* **3D code data**
** Start **
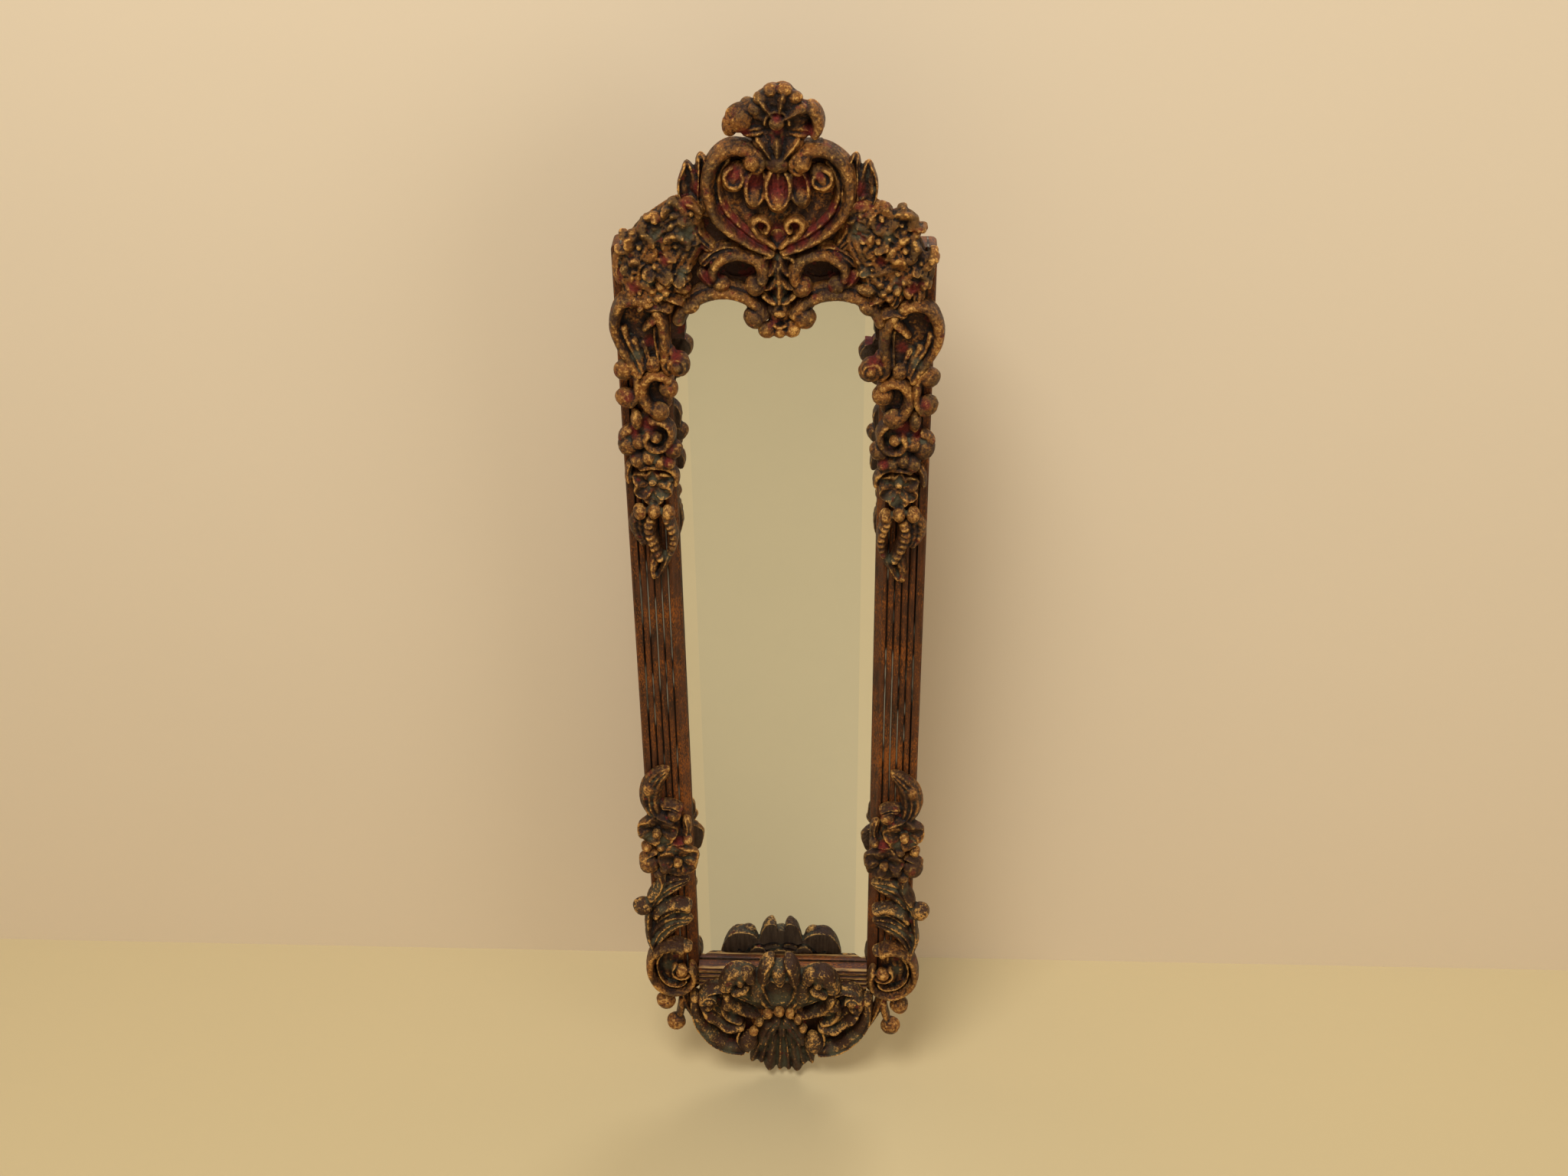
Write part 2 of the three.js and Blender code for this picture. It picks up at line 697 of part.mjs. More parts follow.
function husk(grow = 0) {
  const outerBand = strand([[-3, -44], [10, -43], [20, -51], [23, -65], [19, -80], [11, -94], [4, -105]], {
    width: (t) => 9 - 4 * t,
    depth: 13,
    height: 6,
    steps: 6,
    grow,
  });
  const ridge = strand([[4, -104], [-2, -90], [0, -76], [9, -64]], {
    width: 5,
    depth: 10,
    height: 4,
    steps: 2,
    grow,
  });
  const crown = strand([[-14, -50], [-3, -44], [8, -52]], { width: 9, depth: 13, height: 6, steps: 2, grow });
  const tongue = strand([[-1, -50], [1, -58], [3, -66]], { width: 7, depth: 9, height: 4, steps: 2, grow });
  return join(outerBand, ridge, crown, tongue);
}

function innerStem(grow = 0) {
  const stem = strand([[-10, -50], [-15, -62], [-16, -74], [-16, -86], [-16, -98], [-22, -106]], {
    width: 9,
    depth: 15,
    height: 6,
    steps: 5,
    grow,
  });
  const eye = knob(-27.5, -97, 9, 9.5, { grow });
  return join(stem, eye);
}

function outerCurl(grow = 0) {
  const hook = strand([[17, -101], [10, -106], [8, -114], [11, -122], [17, -126]], {
    width: 7,
    depth: 12,
    height: 6,
    steps: 5,
    grow,
  });
  return join(hook, knob(18, -101, 8, 8.5, { grow }), knob(18, -126, 8, 8, { grow }));
}

function innerCurl(grow = 0) {
  const hook = strand([[-18, -116], [-10, -110], [-1, -113], [2, -124], [-2, -135], [-9, -139]], {
    width: 7.5,
    depth: 13,
    height: 7,
    steps: 6,
    grow,
  });
  return join(hook, knob(-18, -118, 8, 7.5, { grow }), knob(-9.5, -138, 8, 7.5, { grow }));
}

function stileDrop(grow = 0) {
  const bud = knob(7, -141, 6, 4.2, { tall: 9, grow });
  const ring = strand(volute(-9, -158, 11, 7, 60, 330, 7), {
    width: 6,
    depth: 12,
    height: 6,
    steps: 5,
    grow,
  });
  const places = [[-7, -158, 8, 5], [6, -160, 8, 5.5], [16, -165, 6, 8.5], [-21, -165, 5, 7]];
  const knobs = places.map(([x, z, height, radius]) => knob(x, z, height, radius, { grow }));
  const mass = strand([[7, -146], [2, -168], [-1, -198], [0, -228]], {
    width: 27,
    depth: 12,
    height: 3,
    steps: 3,
    grow,
  });
  const pansy = flower(-1, -199, 5, 17, { grow, turn: 0.3 });
  const berries = [[-12, -225], [-1, -223], [11, -222]].map(([x, z]) => knob(x, z, 5, 4.8, { grow }));
  const leafWidth = (t) => 5 + 9 * Math.sin(Math.PI * Math.min(1, t + 0.15));
  const veins = [
    [[-8, -215], [-12, -235], [-12, -254]],
    [[6, -215], [9, -238], [10, -258]],
    [[0, -222], [0, -250], [-3, -280]],
  ];
  const leaves = veins.map((path) => strand(path, { width: leafWidth, depth: 9, height: 2, steps: 2, grow }));
  return join(bud, ring, knobs, mass, pansy, berries, leaves);
}

// ---------------------------------------------------------------- lower stiles
// Drawn about the stile's centre line at its foot, for the right stile.

function garland(grow = 0) {
  const curl = strand([[-4, 276], [8, 264], [16, 250], [14, 236], [2, 226]], {
    width: (t) => 7 + 8 * t,
    depth: 10,
    height: 3,
    steps: 4,
    grow,
  });
  const bump = knob(17, 254, 4, 6, { tall: 8, grow });
  const bed = strand([[4, 232], [6, 206], [-2, 182], [2, 158]], {
    width: 30,
    depth: 14,
    height: 2,
    steps: 2,
    grow,
  });
  const blooms = [[11, 207, 8, 15], [-9, 177, 8, 16], [-6, 228, 5, 10]];
  const flowers = blooms.map(([x, z, height, radius], i) =>
    flower(x, z, height, radius, { grow, turn: 0.5 * i }));
  const bud = knob(20, 168, 6, 8, { tall: 9, grow });
  return join(curl, bump, bed, flowers, bud);
}

function twistedLeaf(grow = 0) {
  const stem = strand([[8, 154], [13, 138], [16, 122], [25, 114]], {
    width: 8,
    depth: 11,
    height: 5,
    steps: 3,
    grow,
  });
  const knot = knob(27.5, 114, 6, 8.8, { grow });
  const bands = [[147, 119], [128, 100], [109, 84], [92, 70]].map(([high, low]) =>
    strand([[-15, high], [0, high - 8], [17, low]], { width: 13, depth: 10, height: 3, steps: 2, grow }));
  const side = strand([[20, 116], [22, 98], [21, 80], [18, 64]], {
    width: 8,
    depth: 10,
    height: 4,
    steps: 2,
    grow,
  });
  return join(stem, knot, bands, side);
}

function sideScroll(grow = 0) {
  const path = [[-8, 64], [4, 68], [16, 60], [23, 46], [24, 30], [17, 15], [4, 8], [-8, 11], [-15, 21]];
  const rim = strand(path, { width: 8, depth: 18, height: 8, steps: 8, grow });
  const dish = strand([[2, 58], [5, 38], [2, 16]], { width: 34, depth: 10, height: 0, steps: 3, grow });
  const coil = strand(volute(-6, 36, 11, 8, 200, 480, 7), { width: 6, depth: 14, height: 6, steps: 5, grow });
  const eye = knob(-5, 37, 10, 7, { grow });
  return join(rim, dish, coil, eye);
}

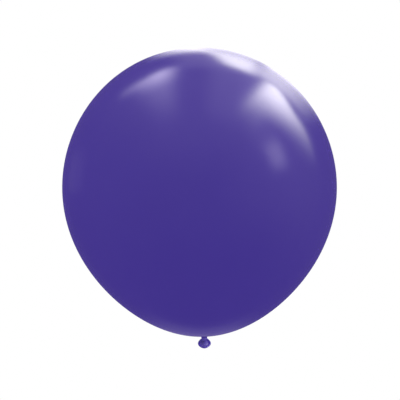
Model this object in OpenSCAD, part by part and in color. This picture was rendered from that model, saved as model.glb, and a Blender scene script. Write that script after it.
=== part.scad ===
// Round latex balloon, inflated and tied. A thin film body narrows into its neck, an
// overhand knot closes the neck, and the free end of the neck hangs from the knot as a
// short stem that flares out to the rolled lip.
// Millimetres. +Z runs up the balloon's axis and -Y is the front. The origin is in the
// groove between the body and the knot, where a ribbon is tied.

/* [Body] */
// Widest diameter of the inflated body
body_d = 600; // [450:10:900]
// Height of the inflated body, pole to pole, as a share of its width
body_aspect = 1.055; // [1:0.005:1.2]
// Film thickness of the inflated body
film = 0.3; // [0.25:0.05:0.6]

/* [Neck] */
// Outer diameter of the gathered neck in the tie groove
neck_d = 12.8; // [12:0.1:13]
// Radius where the body turns into the neck
neck_fillet = 1.6; // [1.4:0.1:1.8]
// Number of pleats that the neck gathers into
pleats = 14; // [10:1:18]

/* [Knot] */
// Outer diameter of the knot
knot_d = 14.2; // [13.6:0.1:14.4]
// Thickness of the strand that wraps round the knot
wrap_d = 4.6; // [4.4:0.1:4.8]

/* [Tail] */
// Outer diameter of the rolled lip
lip_d = 27.4; // [24:0.2:28]
// Thickness of the rolled lip
bead_d = 4.4; // [3:0.1:4.6]
// Film thickness of the flared skirt
skirt_film = 0.5; // [0.35:0.05:0.6]
// Lean of the tail towards the back, from straight down
tail_lean = 50; // [20:1:54]

/* [Hidden] */

// Facets of full turns, large and small
turn_fn = 96;
small_fn = 48;
meridian_steps = 72;
fillet_steps = 6;
skirt_steps = 14;

// Colours of the stretched film and of the thicker, unstretched latex
film_colour = [0.27, 0.22, 0.55];
latex_colour = [0.26, 0.21, 0.52];

// Heights along the axis
body_z = 2.4;          // the body's lower pole
film_end_z = 0.6;      // the stretched film ends here, and the gathered neck starts
knot_top_z = -0.6;     // the gathered neck ends here, on top of the knot
wrap_z = knot_top_z - wrap_d / 2;
sway_z = -5;           // the stem sways about this point, in the underside of the knot
flap_z = -7;           // the skirt flaps about this point, at the stem's lower end

neck_r = neck_d / 2;
strand_r = 3.4;        // the gathered strand inside the knot
ball_r = 2.5;          // round ends of the stem
stem_r = 2.2;
socket_r = ball_r + 0.1;

// The body's meridian. u runs from -1 at the lower pole to 1 at the crown, and the bracket
// draws the lower half in towards the neck, as the film does on a round balloon.
function meridian_r(u, r) =
    r * sqrt(1 - u * u) * (1 + 0.037 * u - 0.053 * u * u + 0.042 * u * u * u);
function meridian(angle, inset) =
    let (u = sin(angle), half_h = body_d * body_aspect / 2)
    [meridian_r(u, body_d / 2 - inset), body_z + half_h + (half_h - inset) * u];

// The meridian from the crown down to where the fillet takes over
last_angle = -88.2;
function body_side(inset) =
    [for (i = [0 : meridian_steps]) meridian(90 + (last_angle - 90) * i / meridian_steps, inset)];

// The fillet from the body's underside in to the neck
function neck_side(inset) =
    [for (i = [0 : fillet_steps])
        let (a = 90 + 90 * i / fillet_steps, r = neck_fillet + inset)
        [neck_r + neck_fillet + r * cos(a), body_z - neck_fillet + r * sin(a)]];

function reversed(points) = [for (i = [len(points) - 1 : -1 : 0]) points[i]];

// The inflated film, open at the neck
module envelope() {
    outer = concat(body_side(0), neck_side(0), [[neck_r, film_end_z]]);
    inner = concat(body_side(film), neck_side(film), [[neck_r - film, film_end_z]]);
    color(film_colour)
        rotate_extrude($fn = turn_fn)
            polygon(concat(outer, reversed(inner)));
}

// The neck, gathered into pleats in the tie groove, with plain bands where it meets the
// film above and the knot below
module neck_gather() {
    height = film_end_z - knot_top_z;
    band = 0.2;
    pleat_r = PI * neck_r / pleats * 0.75;
    color(latex_colour) {
        translate([0, 0, knot_top_z])
            cylinder(r = neck_r - pleat_r, h = height, $fn = turn_fn);
        for (i = [0 : pleats - 1])
            rotate(i * 360 / pleats)
                translate([neck_r - pleat_r, 0, knot_top_z])
                    cylinder(r = pleat_r, h = height, $fn = small_fn);
        for (z = [knot_top_z, film_end_z - band])
            translate([0, 0, z])
                cylinder(r = neck_r, h = band, $fn = turn_fn);
    }
}

// The strand that runs down through the knot, hollowed underneath for the stem's round end
module knot_strand() {
    color(latex_colour)
        difference() {
            translate([0, 0, sway_z])
                cylinder(r = strand_r, h = knot_top_z - sway_z, $fn = turn_fn);
            translate([0, 0, sway_z])
                sphere(r = socket_r, $fn = small_fn);
        }
}

// The loop that wraps round the strand, flattened where the neck presses on it
module knot_wrap() {
    flat = 0.1;
    color(latex_colour)
        rotate_extrude($fn = turn_fn)
            difference() {
                translate([knot_d / 2 - wrap_d / 2, wrap_z + flat])
                    circle(r = wrap_d / 2, $fn = small_fn);
                translate([0, wrap_z - wrap_d])
                    square([strand_r, 2 * wrap_d]);
                translate([0, knot_top_z])
                    square([knot_d, wrap_d]);
            }
}

// The free strand below the knot, round at both ends so that it bends
module tail_stem() {
    color(latex_colour) {
        translate([0, 0, flap_z])
            cylinder(r = stem_r, h = sway_z - flap_z, $fn = small_fn);
        for (z = [sway_z, flap_z])
            translate([0, 0, z])
                sphere(r = ball_r, $fn = small_fn);
    }
}

// Places a piece of the tail, drawn pointing straight down from the point it flaps about
module in_tail() {
    translate([0, 0, flap_z])
        rotate([tail_lean, 0, 0])
            children();
}

lip_r = (lip_d - bead_d) / 2;      // the lip's centre line
lip_depth = 7.5;                   // and its distance from the flap point
collar_r = 3;                      // the skirt's collar, round the stem's end
collar_top = 1.4;
skirt_top = 1.9;
flare = 1.6;                       // how late the skirt flares out

// The skirt's side, from the collar out to the lip, set in by its thickness
function skirt_point(s, inset) =
    let (
        run = lip_r - collar_r,
        drop = lip_depth - skirt_top,
        slope = flare * run * pow(s, flare - 1),
        size = sqrt(slope * slope + drop * drop)
    )
    [collar_r + run * pow(s, flare) - inset * drop / size,
     -skirt_top - drop * s - inset * slope / size];
function skirt_side(inset) = [for (i = [0 : skirt_steps]) skirt_point(i / skirt_steps, inset)];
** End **
* **Task requirements**
Using the entries shown above, reproduce verbatim the lines from the line bearing "Model this object" to the line bearing "pleats = 14; // [10:1:18]", inclusive.

* **Final answer**
Model this object in OpenSCAD, part by part and in color. This picture was rendered from that model, saved as model.glb, and a Blender scene script. Write that script after it.
=== part.scad ===
// Round latex balloon, inflated and tied. A thin film body narrows into its neck, an
// overhand knot closes the neck, and the free end of the neck hangs from the knot as a
// short stem that flares out to the rolled lip.
// Millimetres. +Z runs up the balloon's axis and -Y is the front. The origin is in the
// groove between the body and the knot, where a ribbon is tied.

/* [Body] */
// Widest diameter of the inflated body
body_d = 600; // [450:10:900]
// Height of the inflated body, pole to pole, as a share of its width
body_aspect = 1.055; // [1:0.005:1.2]
// Film thickness of the inflated body
film = 0.3; // [0.25:0.05:0.6]

/* [Neck] */
// Outer diameter of the gathered neck in the tie groove
neck_d = 12.8; // [12:0.1:13]
// Radius where the body turns into the neck
neck_fillet = 1.6; // [1.4:0.1:1.8]
// Number of pleats that the neck gathers into
pleats = 14; // [10:1:18]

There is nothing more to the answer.